- **EXERCISE DETAILS**
Repeat the material exactly, leaving nothing out.

• • • • •

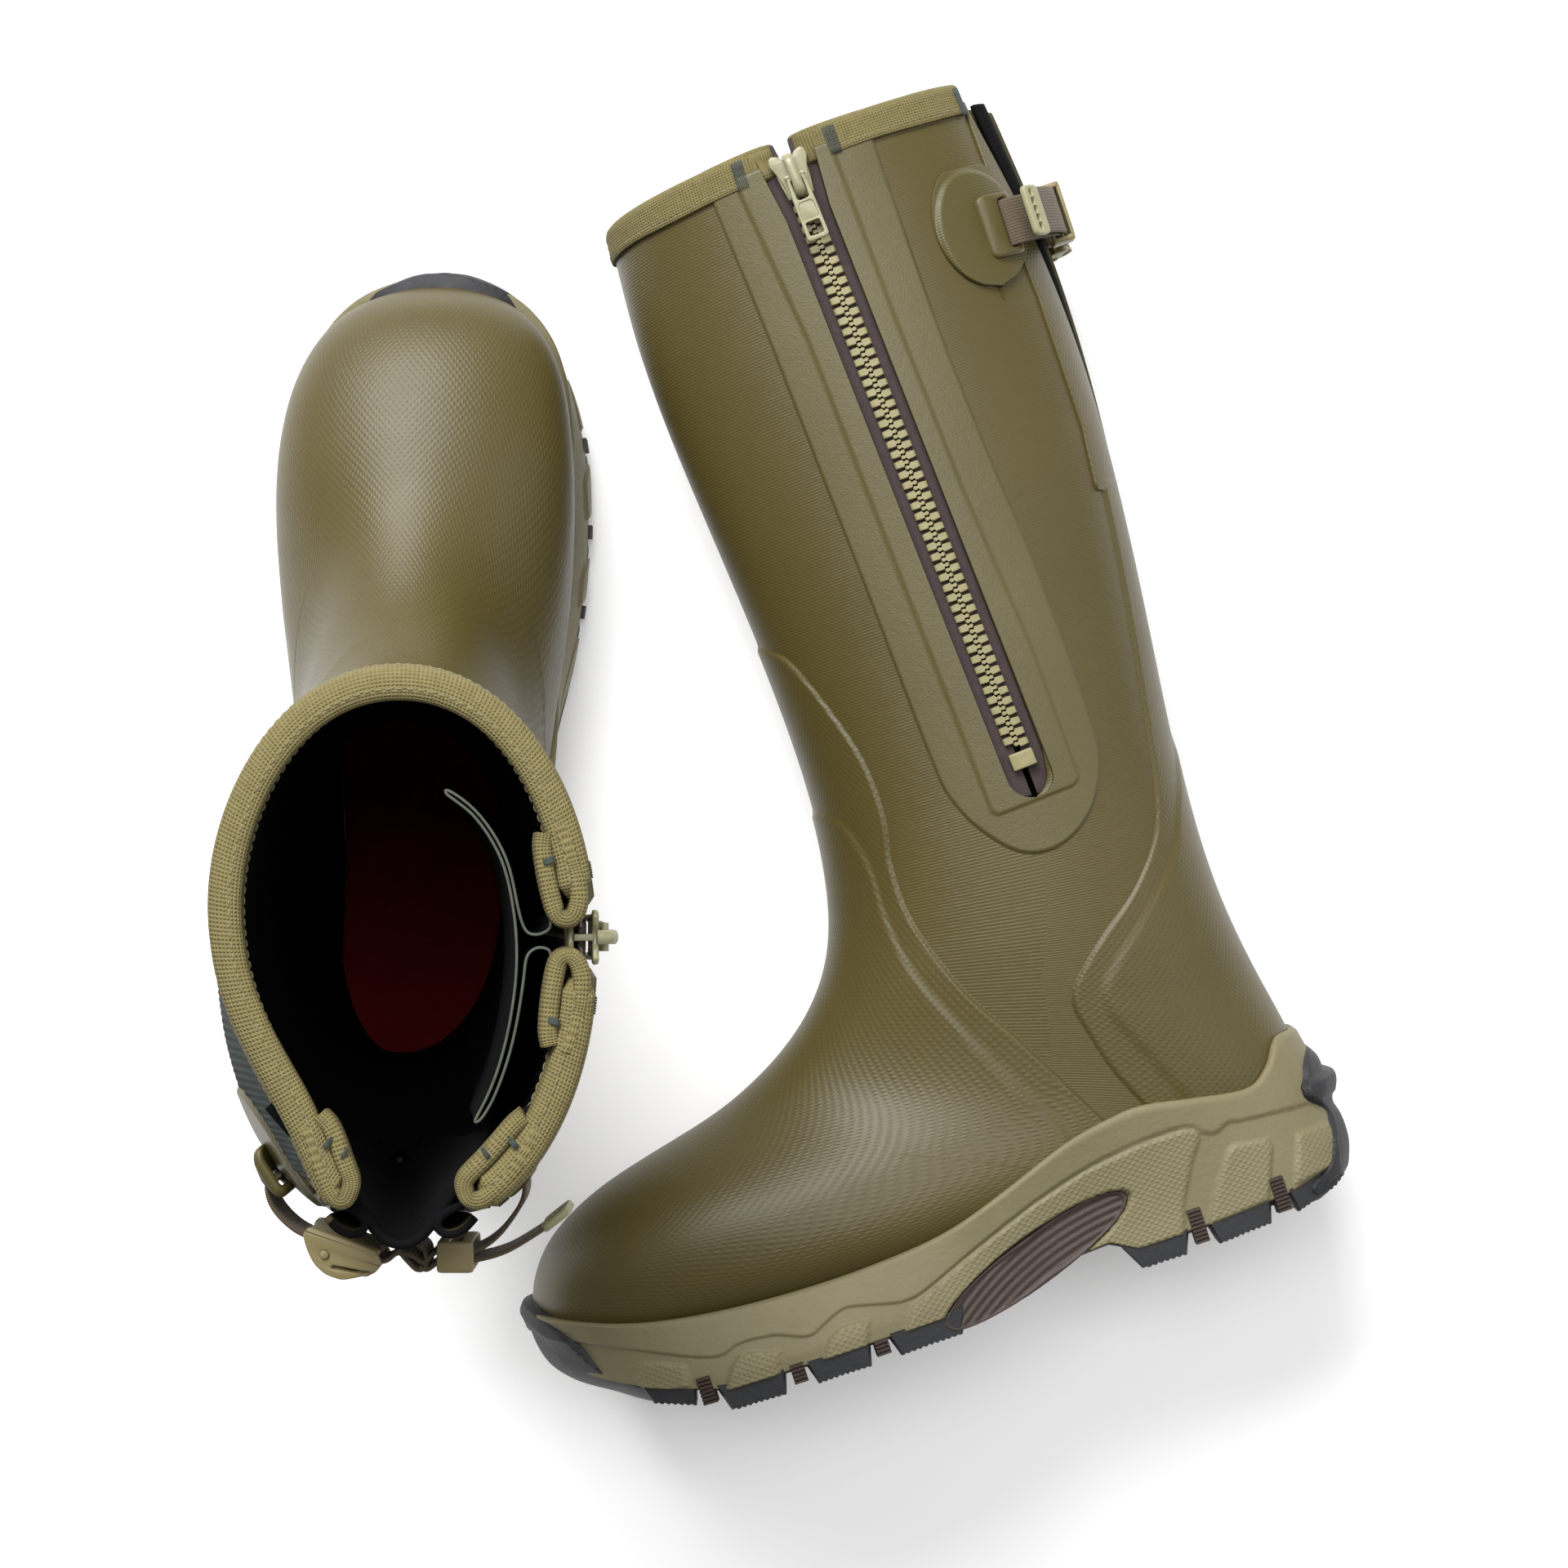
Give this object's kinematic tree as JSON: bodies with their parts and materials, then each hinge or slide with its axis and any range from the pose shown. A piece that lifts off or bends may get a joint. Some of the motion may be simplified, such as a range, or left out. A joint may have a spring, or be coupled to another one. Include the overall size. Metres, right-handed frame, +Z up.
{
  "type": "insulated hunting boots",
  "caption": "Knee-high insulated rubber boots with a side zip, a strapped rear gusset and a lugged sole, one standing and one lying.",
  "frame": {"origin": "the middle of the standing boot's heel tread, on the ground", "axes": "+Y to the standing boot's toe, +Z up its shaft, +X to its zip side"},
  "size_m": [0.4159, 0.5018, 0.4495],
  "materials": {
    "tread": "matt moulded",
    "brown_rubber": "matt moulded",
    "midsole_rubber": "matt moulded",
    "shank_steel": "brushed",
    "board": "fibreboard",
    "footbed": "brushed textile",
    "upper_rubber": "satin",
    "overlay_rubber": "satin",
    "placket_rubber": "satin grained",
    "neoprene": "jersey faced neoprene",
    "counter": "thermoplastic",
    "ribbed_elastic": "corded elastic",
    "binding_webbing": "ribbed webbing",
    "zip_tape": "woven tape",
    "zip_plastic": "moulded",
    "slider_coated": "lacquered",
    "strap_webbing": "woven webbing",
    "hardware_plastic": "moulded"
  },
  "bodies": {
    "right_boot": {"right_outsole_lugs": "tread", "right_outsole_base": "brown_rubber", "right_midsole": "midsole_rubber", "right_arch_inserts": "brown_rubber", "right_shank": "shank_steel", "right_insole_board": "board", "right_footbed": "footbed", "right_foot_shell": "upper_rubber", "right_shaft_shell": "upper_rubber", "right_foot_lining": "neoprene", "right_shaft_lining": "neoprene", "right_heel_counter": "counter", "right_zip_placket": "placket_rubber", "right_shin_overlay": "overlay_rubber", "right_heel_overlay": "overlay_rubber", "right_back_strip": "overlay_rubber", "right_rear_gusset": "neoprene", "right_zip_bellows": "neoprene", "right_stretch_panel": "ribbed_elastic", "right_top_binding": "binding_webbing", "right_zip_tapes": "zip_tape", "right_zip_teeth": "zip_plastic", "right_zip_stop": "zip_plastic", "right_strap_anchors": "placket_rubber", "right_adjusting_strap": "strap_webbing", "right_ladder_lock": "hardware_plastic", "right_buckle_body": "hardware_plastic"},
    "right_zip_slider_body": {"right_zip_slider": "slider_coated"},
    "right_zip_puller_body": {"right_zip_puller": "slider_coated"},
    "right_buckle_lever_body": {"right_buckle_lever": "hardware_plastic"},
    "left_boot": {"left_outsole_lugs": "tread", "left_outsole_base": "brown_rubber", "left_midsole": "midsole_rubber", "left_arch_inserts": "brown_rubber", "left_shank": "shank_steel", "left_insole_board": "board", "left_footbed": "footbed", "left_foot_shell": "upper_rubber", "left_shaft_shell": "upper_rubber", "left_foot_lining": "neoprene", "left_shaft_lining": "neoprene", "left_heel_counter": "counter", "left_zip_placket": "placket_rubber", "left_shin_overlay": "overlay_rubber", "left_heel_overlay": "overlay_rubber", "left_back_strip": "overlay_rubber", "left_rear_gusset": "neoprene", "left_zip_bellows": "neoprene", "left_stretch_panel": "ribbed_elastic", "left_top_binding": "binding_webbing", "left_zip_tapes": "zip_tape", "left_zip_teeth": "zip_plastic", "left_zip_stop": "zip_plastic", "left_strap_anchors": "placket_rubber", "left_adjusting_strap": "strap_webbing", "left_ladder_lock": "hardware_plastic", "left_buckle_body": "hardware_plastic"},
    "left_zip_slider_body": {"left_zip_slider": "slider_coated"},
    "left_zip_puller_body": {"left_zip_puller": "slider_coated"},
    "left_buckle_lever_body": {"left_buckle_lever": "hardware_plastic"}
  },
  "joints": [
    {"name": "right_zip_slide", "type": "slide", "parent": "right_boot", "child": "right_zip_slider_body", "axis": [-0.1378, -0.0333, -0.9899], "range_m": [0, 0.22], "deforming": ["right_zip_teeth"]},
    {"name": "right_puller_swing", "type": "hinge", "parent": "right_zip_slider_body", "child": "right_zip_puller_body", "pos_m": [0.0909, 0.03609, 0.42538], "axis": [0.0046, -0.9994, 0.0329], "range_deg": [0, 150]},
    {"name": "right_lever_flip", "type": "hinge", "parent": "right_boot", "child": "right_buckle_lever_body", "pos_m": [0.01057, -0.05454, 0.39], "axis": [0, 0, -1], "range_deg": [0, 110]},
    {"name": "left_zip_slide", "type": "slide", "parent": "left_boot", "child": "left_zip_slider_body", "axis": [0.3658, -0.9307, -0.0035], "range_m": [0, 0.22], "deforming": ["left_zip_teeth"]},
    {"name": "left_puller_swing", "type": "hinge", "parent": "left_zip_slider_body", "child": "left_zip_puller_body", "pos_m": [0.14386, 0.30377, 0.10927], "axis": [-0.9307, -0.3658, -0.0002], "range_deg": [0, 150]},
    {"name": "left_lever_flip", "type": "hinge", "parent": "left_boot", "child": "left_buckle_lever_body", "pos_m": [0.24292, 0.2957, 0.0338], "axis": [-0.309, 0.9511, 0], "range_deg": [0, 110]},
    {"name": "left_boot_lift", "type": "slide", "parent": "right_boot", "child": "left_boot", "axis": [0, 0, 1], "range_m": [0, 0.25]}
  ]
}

• • • • •

- **REPLY**
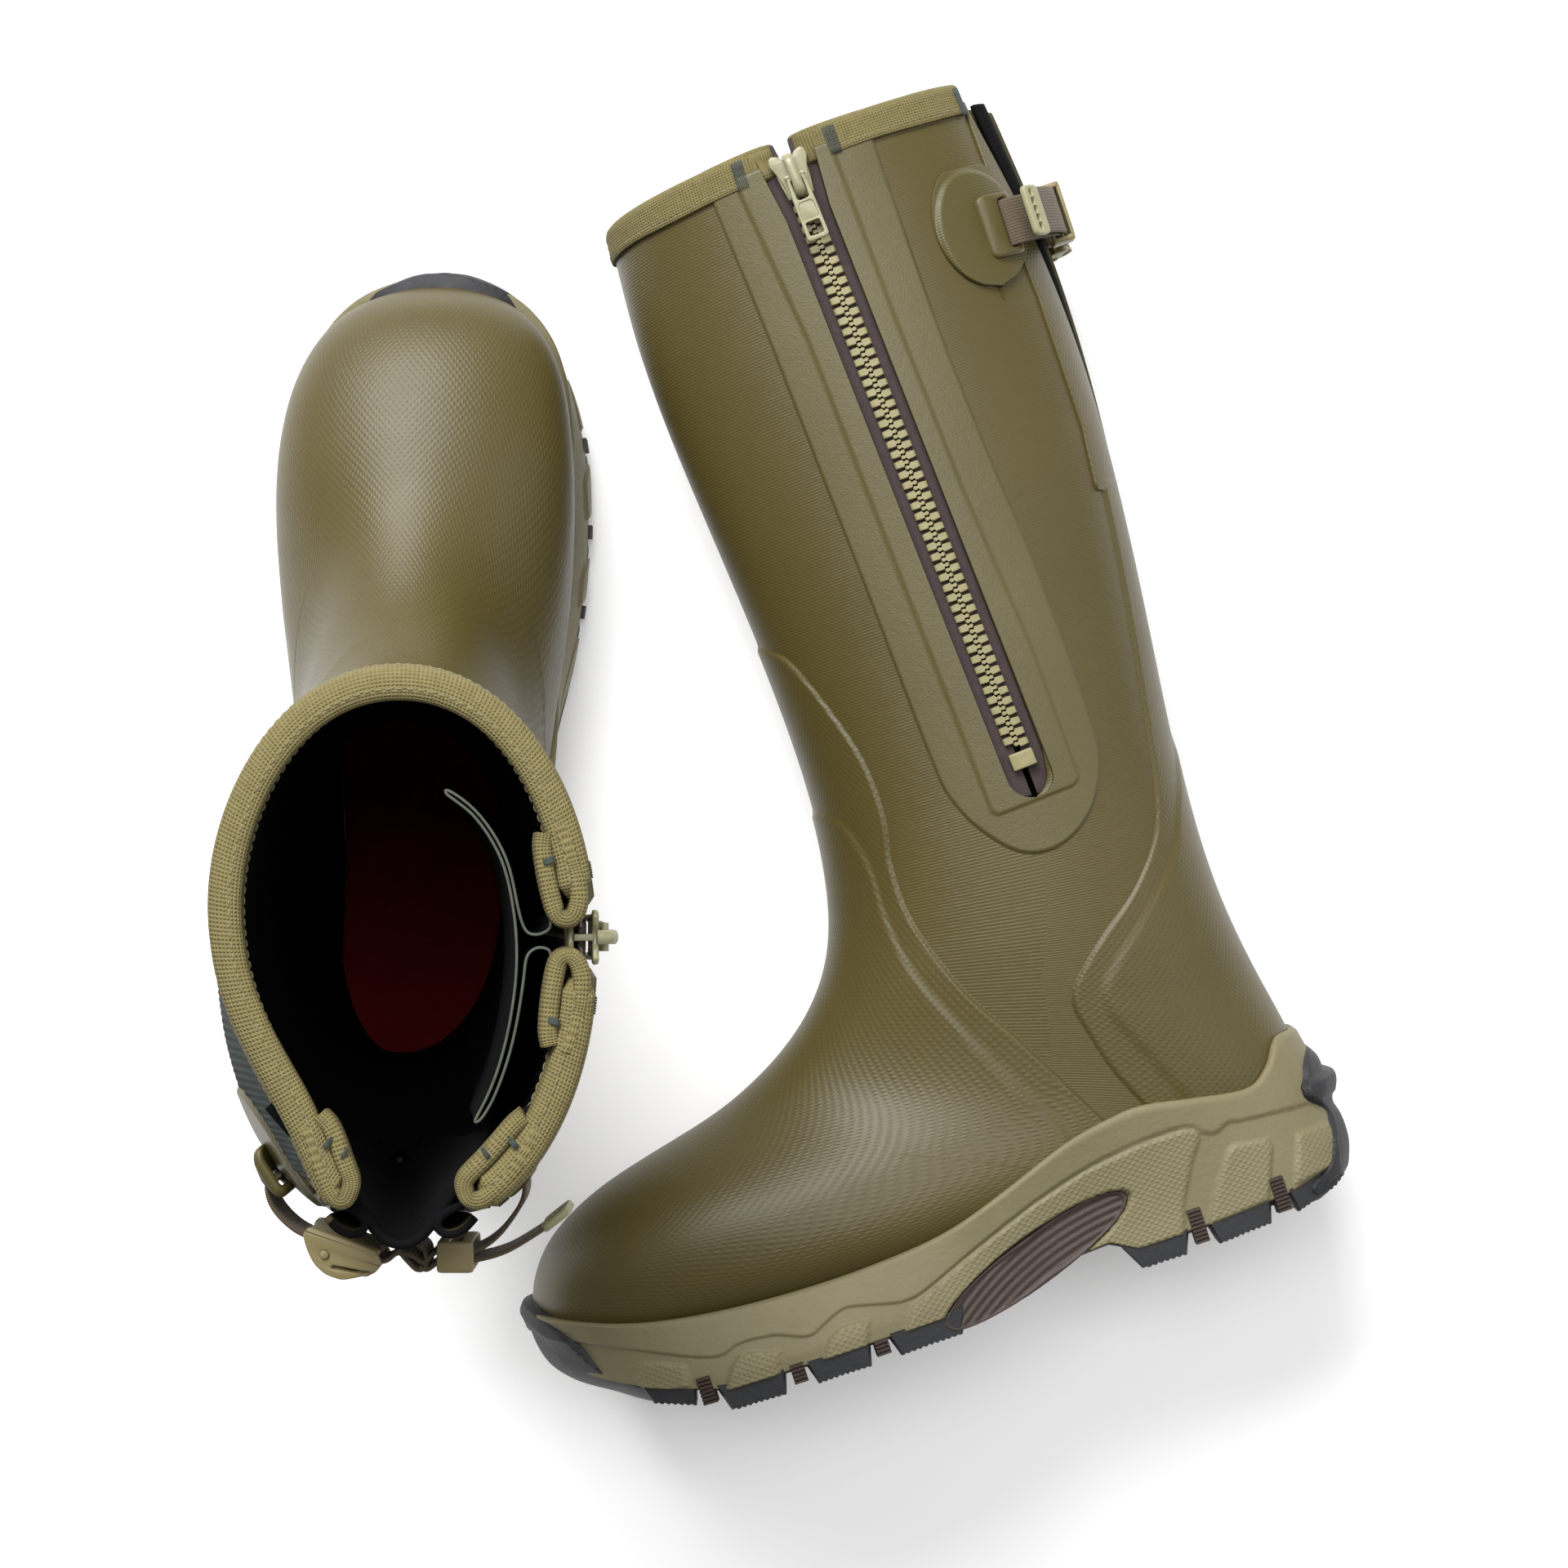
Give this object's kinematic tree as JSON: bodies with their parts and materials, then each hinge or slide with its axis and any range from the pose shown. A piece that lifts off or bends may get a joint. Some of the motion may be simplified, such as a range, or left out. A joint may have a spring, or be coupled to another one. Include the overall size. Metres, right-handed frame, +Z up.
{
  "type": "insulated hunting boots",
  "caption": "Knee-high insulated rubber boots with a side zip, a strapped rear gusset and a lugged sole, one standing and one lying.",
  "frame": {"origin": "the middle of the standing boot's heel tread, on the ground", "axes": "+Y to the standing boot's toe, +Z up its shaft, +X to its zip side"},
  "size_m": [0.4159, 0.5018, 0.4495],
  "materials": {
    "tread": "matt moulded",
    "brown_rubber": "matt moulded",
    "midsole_rubber": "matt moulded",
    "shank_steel": "brushed",
    "board": "fibreboard",
    "footbed": "brushed textile",
    "upper_rubber": "satin",
    "overlay_rubber": "satin",
    "placket_rubber": "satin grained",
    "neoprene": "jersey faced neoprene",
    "counter": "thermoplastic",
    "ribbed_elastic": "corded elastic",
    "binding_webbing": "ribbed webbing",
    "zip_tape": "woven tape",
    "zip_plastic": "moulded",
    "slider_coated": "lacquered",
    "strap_webbing": "woven webbing",
    "hardware_plastic": "moulded"
  },
  "bodies": {
    "right_boot": {"right_outsole_lugs": "tread", "right_outsole_base": "brown_rubber", "right_midsole": "midsole_rubber", "right_arch_inserts": "brown_rubber", "right_shank": "shank_steel", "right_insole_board": "board", "right_footbed": "footbed", "right_foot_shell": "upper_rubber", "right_shaft_shell": "upper_rubber", "right_foot_lining": "neoprene", "right_shaft_lining": "neoprene", "right_heel_counter": "counter", "right_zip_placket": "placket_rubber", "right_shin_overlay": "overlay_rubber", "right_heel_overlay": "overlay_rubber", "right_back_strip": "overlay_rubber", "right_rear_gusset": "neoprene", "right_zip_bellows": "neoprene", "right_stretch_panel": "ribbed_elastic", "right_top_binding": "binding_webbing", "right_zip_tapes": "zip_tape", "right_zip_teeth": "zip_plastic", "right_zip_stop": "zip_plastic", "right_strap_anchors": "placket_rubber", "right_adjusting_strap": "strap_webbing", "right_ladder_lock": "hardware_plastic", "right_buckle_body": "hardware_plastic"},
    "right_zip_slider_body": {"right_zip_slider": "slider_coated"},
    "right_zip_puller_body": {"right_zip_puller": "slider_coated"},
    "right_buckle_lever_body": {"right_buckle_lever": "hardware_plastic"},
    "left_boot": {"left_outsole_lugs": "tread", "left_outsole_base": "brown_rubber", "left_midsole": "midsole_rubber", "left_arch_inserts": "brown_rubber", "left_shank": "shank_steel", "left_insole_board": "board", "left_footbed": "footbed", "left_foot_shell": "upper_rubber", "left_shaft_shell": "upper_rubber", "left_foot_lining": "neoprene", "left_shaft_lining": "neoprene", "left_heel_counter": "counter", "left_zip_placket": "placket_rubber", "left_shin_overlay": "overlay_rubber", "left_heel_overlay": "overlay_rubber", "left_back_strip": "overlay_rubber", "left_rear_gusset": "neoprene", "left_zip_bellows": "neoprene", "left_stretch_panel": "ribbed_elastic", "left_top_binding": "binding_webbing", "left_zip_tapes": "zip_tape", "left_zip_teeth": "zip_plastic", "left_zip_stop": "zip_plastic", "left_strap_anchors": "placket_rubber", "left_adjusting_strap": "strap_webbing", "left_ladder_lock": "hardware_plastic", "left_buckle_body": "hardware_plastic"},
    "left_zip_slider_body": {"left_zip_slider": "slider_coated"},
    "left_zip_puller_body": {"left_zip_puller": "slider_coated"},
    "left_buckle_lever_body": {"left_buckle_lever": "hardware_plastic"}
  },
  "joints": [
    {"name": "right_zip_slide", "type": "slide", "parent": "right_boot", "child": "right_zip_slider_body", "axis": [-0.1378, -0.0333, -0.9899], "range_m": [0, 0.22], "deforming": ["right_zip_teeth"]},
    {"name": "right_puller_swing", "type": "hinge", "parent": "right_zip_slider_body", "child": "right_zip_puller_body", "pos_m": [0.0909, 0.03609, 0.42538], "axis": [0.0046, -0.9994, 0.0329], "range_deg": [0, 150]},
    {"name": "right_lever_flip", "type": "hinge", "parent": "right_boot", "child": "right_buckle_lever_body", "pos_m": [0.01057, -0.05454, 0.39], "axis": [0, 0, -1], "range_deg": [0, 110]},
    {"name": "left_zip_slide", "type": "slide", "parent": "left_boot", "child": "left_zip_slider_body", "axis": [0.3658, -0.9307, -0.0035], "range_m": [0, 0.22], "deforming": ["left_zip_teeth"]},
    {"name": "left_puller_swing", "type": "hinge", "parent": "left_zip_slider_body", "child": "left_zip_puller_body", "pos_m": [0.14386, 0.30377, 0.10927], "axis": [-0.9307, -0.3658, -0.0002], "range_deg": [0, 150]},
    {"name": "left_lever_flip", "type": "hinge", "parent": "left_boot", "child": "left_buckle_lever_body", "pos_m": [0.24292, 0.2957, 0.0338], "axis": [-0.309, 0.9511, 0], "range_deg": [0, 110]},
    {"name": "left_boot_lift", "type": "slide", "parent": "right_boot", "child": "left_boot", "axis": [0, 0, 1], "range_m": [0, 0.25]}
  ]
}